The report’s comparative framework places the late-March data in context. A key reference point remains the February 6 spike, when 530 million XRP moved in a single day—an exceptional level that has not been matched since.
By contrast, the late-March wave totaled 442 million XRP across two sessions, which is below the single-day February record. However, comparing late March only to February’s peak understates the shift.
The more relevant comparison is what followed immediately after February: a sustained retreat to roughly 50 million XRP per day through much of March. Against that baseline, the late-March readings did not just recover—they multiplied by nearly nine times the recent daily average across two consecutive sessions.

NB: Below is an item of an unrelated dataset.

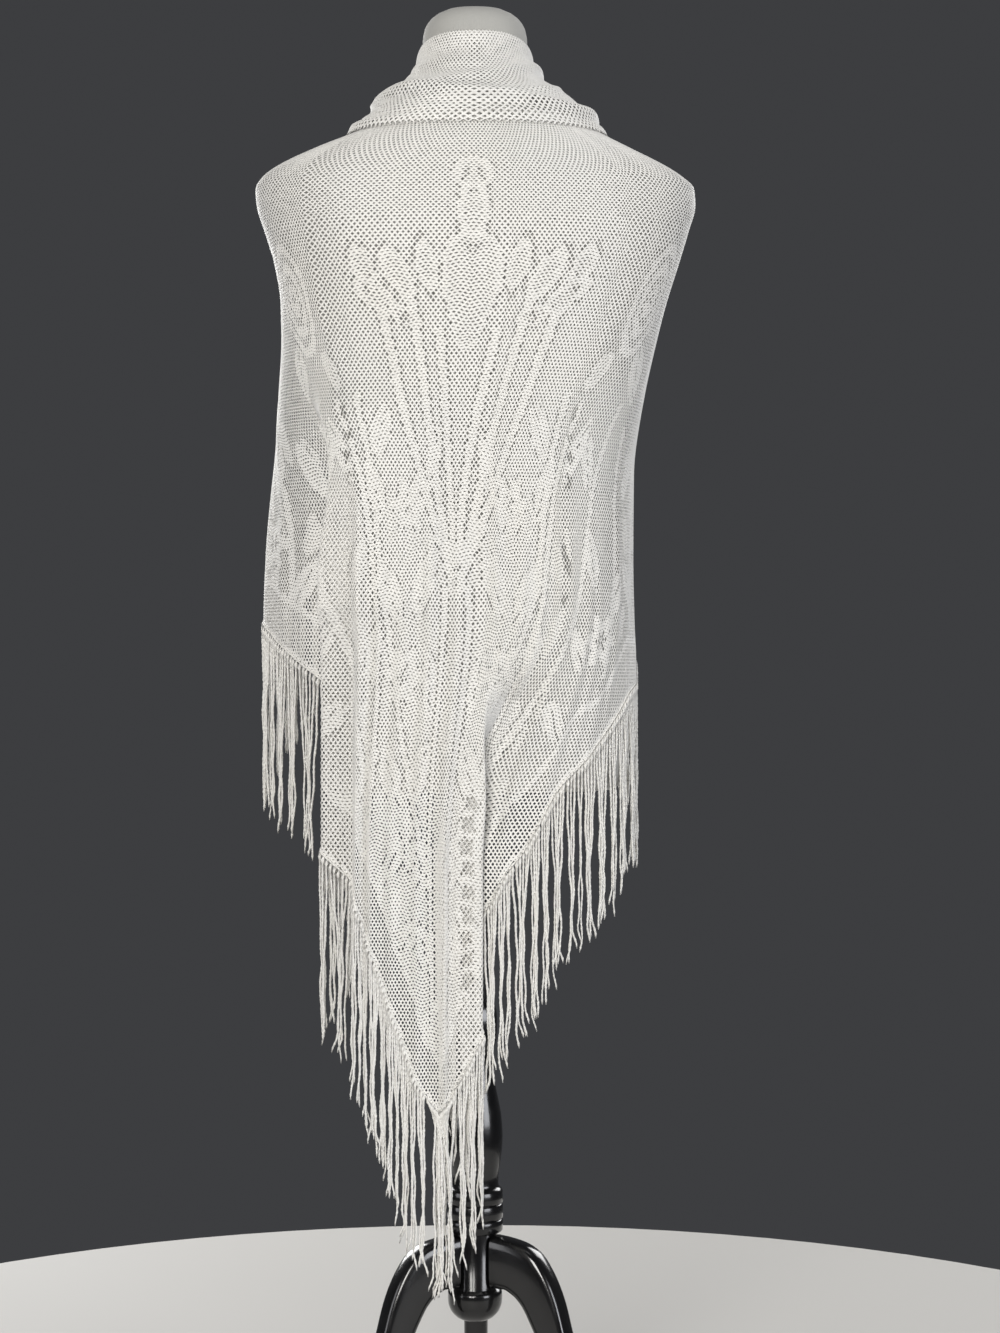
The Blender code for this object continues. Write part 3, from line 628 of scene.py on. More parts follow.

The report characterizes this reacceleration as a structural signal rather than a random fluctuation. Whale-level withdrawal activity does not return to near-February scale after weeks of quiet by accident. When outflows of this magnitude reappear after a subdued stretch, the pattern typically indicates a renewed and deliberate pickup in large-holder movement—participants who had been inactive choosing, simultaneously, to act.
The market-structure consequence is direct. Nearly $600 million in XRP moved away from immediate sell-side availability over 48 hours. That supply is no longer on the exchanges, meaning it cannot be sold from where it now sits.
Whether the holders withdrew the XRP in anticipation of a price move or simply for custody preferences, the effect is the same: it reduces the available XRP float on Binance and Coinbase, which the report says is meaningful for short-term price conditions.